The A Major Concerto has retained a tentative hold on the repertoire. Emanuel Feuermann played it and an off-air recording exists of his performance in 1940 but as with the slightly earlier concerto of Matthias Georg Monn, which in a broad sense it stylistically resembles, it’s remained ancillary to the literature and not become a canonical part of it. Reicha was certainly aware of phrasal clarity and neatness in his concertos; the pressures are not inconsiderable for the soloist and Ericsson copes well, though not immaculately (his intonation comes under strain occasionally). The string textures in the A Major play against each other and then playfully together in the second movement; there is a delicious soloistic compass here, from the lowest to the highest positions with associated ranges of dynamics. The contrasts of quiet playing are especially attractive as are Ericsson’s pliant and soft lower two strings. It is the finale that most reminded me of Monn – a sunshine burst of a noble and buoyantly tuneful Rondo.

Jana Vlachova, daughter of Josef Vlach, of whose famous quartet she became subsequent leader joins her cellist husband in the Double Concerto for Violin and Cello, which seems to have had an alternative existence as a Double Violin Concerto, though the CD documentation is silent on the compositions themselves. She begins a little nervously in her unison exchanges with Ericsson but soon warms up as she launches into dialogues and solo lines. Reicha is especially convincing at the balance between unison and solo lines in the slow movement with the two entwining over a moving bass line at a moderate tempo (a well sustained Andante). The finale though is disappointingly generic with some solid, if relatively uninspiring, cello lines with violin soaring on top; a nice Mannheim throw away ending, though.

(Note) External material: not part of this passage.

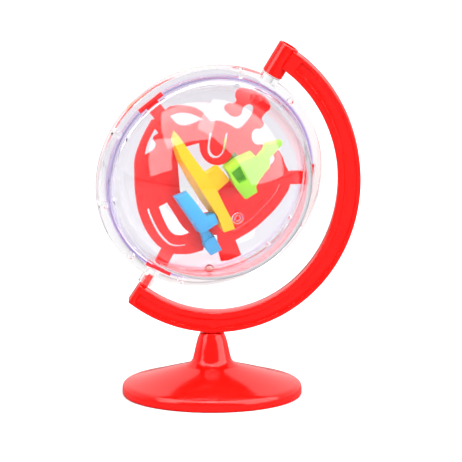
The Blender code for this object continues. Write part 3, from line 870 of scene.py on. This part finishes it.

The D Major Cello Concerto is comprehensively less exciting than its companion in A Major though still a gallant and high spitited affair. The first movement is bright but rather overlong for its thematic material and gives way to an Adagio in which Reicha exploits his sure expertise in register writing. Once again, to the accompaniment of chugging orchestral strings, the soloist spans both extremes of register. There’s some difficult passagework here – and dangerously easy to lose intonation. The effervescent Allegro finale ends the piece with considerable dash – the Czech Chamber Orchestra under Ondrej Kukal accompany with good shaping of lines and discreet musicianship. The stand out work on the disc is the A Major Concerto but this issue is of real interest – and not just to those preoccupied with the Classicists of the Bohemian diaspora.